What the exercise asks:
Write out the whole listing again, exactly.

* Begin Source material *

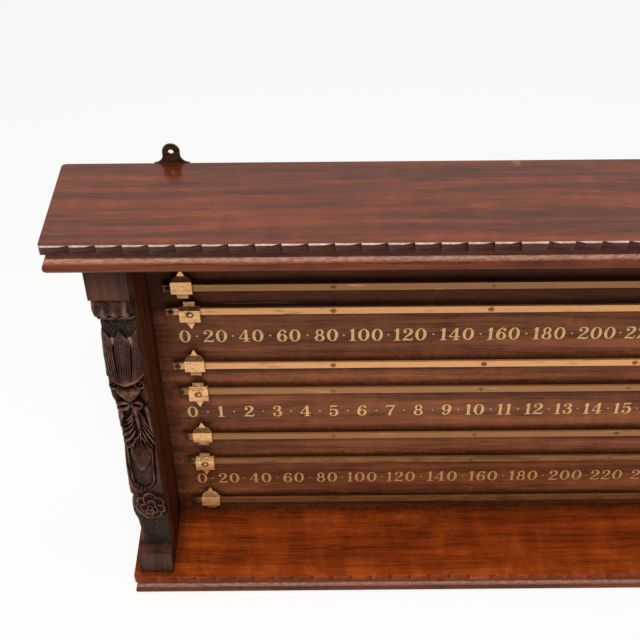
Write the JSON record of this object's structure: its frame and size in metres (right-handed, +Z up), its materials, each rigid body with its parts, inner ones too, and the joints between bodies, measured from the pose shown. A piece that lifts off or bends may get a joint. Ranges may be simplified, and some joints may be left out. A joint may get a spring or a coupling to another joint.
{
  "type": "snooker scoreboard",
  "caption": "Wall-hung snooker scoreboard: open hardwood case with cornice, shelf and carved pilasters, and brass pointers that slide on rails along rows of numerals.",
  "frame": {"origin": "centre of the bounding box at the bottom face, where the case stands on its shelf mouldings", "axes": "+X to the viewer's right along the case, +Y from the open front to the wall, +Z up"},
  "size_m": [0.96, 0.145, 0.6258],
  "materials": {
    "mahogany": "french polished, worn and darkened",
    "panel_mahogany": "french polished, gloss",
    "carved_mahogany": "carved, dark polish",
    "rail_brass": "satin, lightly tarnished",
    "pointer_brass": "cast, worn bright",
    "aged_brass": "dark tarnish",
    "steel": "dull",
    "beech": "bare"
  },
  "bodies": {
    "case": {"back_panel": "panel_mahogany", "side_board_left": "mahogany", "side_board_right": "mahogany", "pilaster_left": "carved_mahogany", "pilaster_right": "carved_mahogany", "capital_left": "carved_mahogany", "capital_right": "carved_mahogany", "base_block_left": "carved_mahogany", "base_block_right": "carved_mahogany", "top_board": "mahogany", "cornice_core": "mahogany", "cornice_moulding_front": "mahogany", "cornice_moulding_left": "mahogany", "cornice_moulding_right": "mahogany", "shelf_board": "mahogany", "base_core": "mahogany", "base_moulding_front": "mahogany", "base_moulding_left": "mahogany", "base_moulding_right": "mahogany", "top_plug": "carved_mahogany", "top_screw": "steel", "cornice_dowels": "beech", "base_screws": "steel", "panel_screws": "steel", "rail_1": "rail_brass", "rail_2": "rail_brass", "rail_3": "rail_brass", "rail_4": "rail_brass", "rail_5": "rail_brass", "rail_6": "rail_brass", "rail_7": "rail_brass", "rail_8": "rail_brass", "rail_ferrules": "aged_brass", "rail_screws": "aged_brass", "stop_screws": "aged_brass", "hanging_plate_left": "aged_brass", "hanging_plate_right": "aged_brass", "hanging_plate_screws": "steel"},
    "pointer_1": {"pointer_1": "pointer_brass", "pointer_1_spring": "aged_brass", "pointer_1_button": "pointer_brass"},
    "pointer_2": {"pointer_2": "pointer_brass", "pointer_2_spring": "aged_brass"},
    "pointer_3": {"pointer_3": "pointer_brass", "pointer_3_spring": "aged_brass", "pointer_3_button": "pointer_brass"},
    "pointer_4": {"pointer_4": "pointer_brass", "pointer_4_spring": "aged_brass"},
    "pointer_5": {"pointer_5": "pointer_brass", "pointer_5_spring": "aged_brass", "pointer_5_button": "pointer_brass"},
    "pointer_6": {"pointer_6": "pointer_brass", "pointer_6_spring": "aged_brass"},
    "pointer_7": {"pointer_7": "pointer_brass", "pointer_7_spring": "aged_brass", "pointer_7_button": "pointer_brass"},
    "pointer_8": {"pointer_8": "pointer_brass", "pointer_8_spring": "aged_brass"}
  },
  "joints": [
    {"name": "pointer_1_slide", "type": "slide", "parent": "case", "child": "pointer_1", "axis": [1, 0, 0], "range_m": [-0.0052, 0.7258]},
    {"name": "pointer_2_slide", "type": "slide", "parent": "case", "child": "pointer_2", "axis": [1, 0, 0], "range_m": [0, 0.731]},
    {"name": "pointer_3_slide", "type": "slide", "parent": "case", "child": "pointer_3", "axis": [1, 0, 0], "range_m": [-0.0061, 0.7249]},
    {"name": "pointer_4_slide", "type": "slide", "parent": "case", "child": "pointer_4", "axis": [1, 0, 0], "range_m": [-0.005, 0.726]},
    {"name": "pointer_5_slide", "type": "slide", "parent": "case", "child": "pointer_5", "axis": [1, 0, 0], "range_m": [-0.0057, 0.7253]},
    {"name": "pointer_6_slide", "type": "slide", "parent": "case", "child": "pointer_6", "axis": [1, 0, 0], "range_m": [-0.0045, 0.7265]},
    {"name": "pointer_7_slide", "type": "slide", "parent": "case", "child": "pointer_7", "axis": [1, 0, 0], "range_m": [-0.0038, 0.7272]},
    {"name": "pointer_8_slide", "type": "slide", "parent": "case", "child": "pointer_8", "axis": [1, 0, 0], "range_m": [-0.0058, 0.7252]}
  ]
}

* End Source material *

Output of the task:
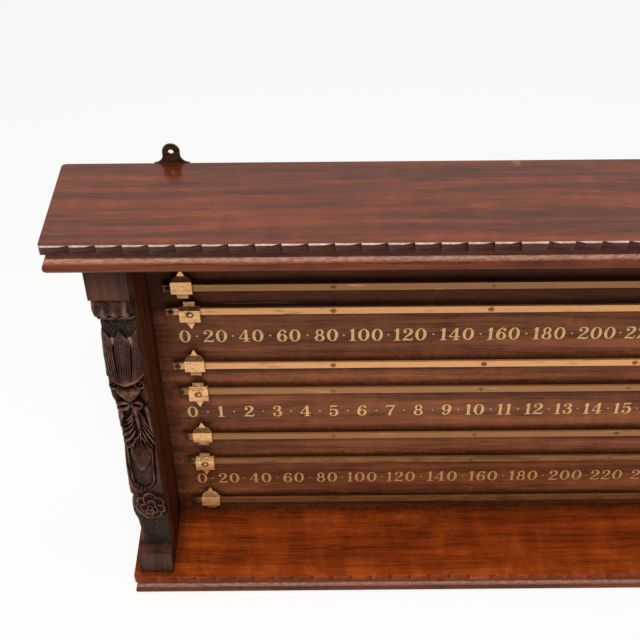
Write the JSON record of this object's structure: its frame and size in metres (right-handed, +Z up), its materials, each rigid body with its parts, inner ones too, and the joints between bodies, measured from the pose shown. A piece that lifts off or bends may get a joint. Ranges may be simplified, and some joints may be left out. A joint may get a spring or a coupling to another joint.
{
  "type": "snooker scoreboard",
  "caption": "Wall-hung snooker scoreboard: open hardwood case with cornice, shelf and carved pilasters, and brass pointers that slide on rails along rows of numerals.",
  "frame": {"origin": "centre of the bounding box at the bottom face, where the case stands on its shelf mouldings", "axes": "+X to the viewer's right along the case, +Y from the open front to the wall, +Z up"},
  "size_m": [0.96, 0.145, 0.6258],
  "materials": {
    "mahogany": "french polished, worn and darkened",
    "panel_mahogany": "french polished, gloss",
    "carved_mahogany": "carved, dark polish",
    "rail_brass": "satin, lightly tarnished",
    "pointer_brass": "cast, worn bright",
    "aged_brass": "dark tarnish",
    "steel": "dull",
    "beech": "bare"
  },
  "bodies": {
    "case": {"back_panel": "panel_mahogany", "side_board_left": "mahogany", "side_board_right": "mahogany", "pilaster_left": "carved_mahogany", "pilaster_right": "carved_mahogany", "capital_left": "carved_mahogany", "capital_right": "carved_mahogany", "base_block_left": "carved_mahogany", "base_block_right": "carved_mahogany", "top_board": "mahogany", "cornice_core": "mahogany", "cornice_moulding_front": "mahogany", "cornice_moulding_left": "mahogany", "cornice_moulding_right": "mahogany", "shelf_board": "mahogany", "base_core": "mahogany", "base_moulding_front": "mahogany", "base_moulding_left": "mahogany", "base_moulding_right": "mahogany", "top_plug": "carved_mahogany", "top_screw": "steel", "cornice_dowels": "beech", "base_screws": "steel", "panel_screws": "steel", "rail_1": "rail_brass", "rail_2": "rail_brass", "rail_3": "rail_brass", "rail_4": "rail_brass", "rail_5": "rail_brass", "rail_6": "rail_brass", "rail_7": "rail_brass", "rail_8": "rail_brass", "rail_ferrules": "aged_brass", "rail_screws": "aged_brass", "stop_screws": "aged_brass", "hanging_plate_left": "aged_brass", "hanging_plate_right": "aged_brass", "hanging_plate_screws": "steel"},
    "pointer_1": {"pointer_1": "pointer_brass", "pointer_1_spring": "aged_brass", "pointer_1_button": "pointer_brass"},
    "pointer_2": {"pointer_2": "pointer_brass", "pointer_2_spring": "aged_brass"},
    "pointer_3": {"pointer_3": "pointer_brass", "pointer_3_spring": "aged_brass", "pointer_3_button": "pointer_brass"},
    "pointer_4": {"pointer_4": "pointer_brass", "pointer_4_spring": "aged_brass"},
    "pointer_5": {"pointer_5": "pointer_brass", "pointer_5_spring": "aged_brass", "pointer_5_button": "pointer_brass"},
    "pointer_6": {"pointer_6": "pointer_brass", "pointer_6_spring": "aged_brass"},
    "pointer_7": {"pointer_7": "pointer_brass", "pointer_7_spring": "aged_brass", "pointer_7_button": "pointer_brass"},
    "pointer_8": {"pointer_8": "pointer_brass", "pointer_8_spring": "aged_brass"}
  },
  "joints": [
    {"name": "pointer_1_slide", "type": "slide", "parent": "case", "child": "pointer_1", "axis": [1, 0, 0], "range_m": [-0.0052, 0.7258]},
    {"name": "pointer_2_slide", "type": "slide", "parent": "case", "child": "pointer_2", "axis": [1, 0, 0], "range_m": [0, 0.731]},
    {"name": "pointer_3_slide", "type": "slide", "parent": "case", "child": "pointer_3", "axis": [1, 0, 0], "range_m": [-0.0061, 0.7249]},
    {"name": "pointer_4_slide", "type": "slide", "parent": "case", "child": "pointer_4", "axis": [1, 0, 0], "range_m": [-0.005, 0.726]},
    {"name": "pointer_5_slide", "type": "slide", "parent": "case", "child": "pointer_5", "axis": [1, 0, 0], "range_m": [-0.0057, 0.7253]},
    {"name": "pointer_6_slide", "type": "slide", "parent": "case", "child": "pointer_6", "axis": [1, 0, 0], "range_m": [-0.0045, 0.7265]},
    {"name": "pointer_7_slide", "type": "slide", "parent": "case", "child": "pointer_7", "axis": [1, 0, 0], "range_m": [-0.0038, 0.7272]},
    {"name": "pointer_8_slide", "type": "slide", "parent": "case", "child": "pointer_8", "axis": [1, 0, 0], "range_m": [-0.0058, 0.7252]}
  ]
}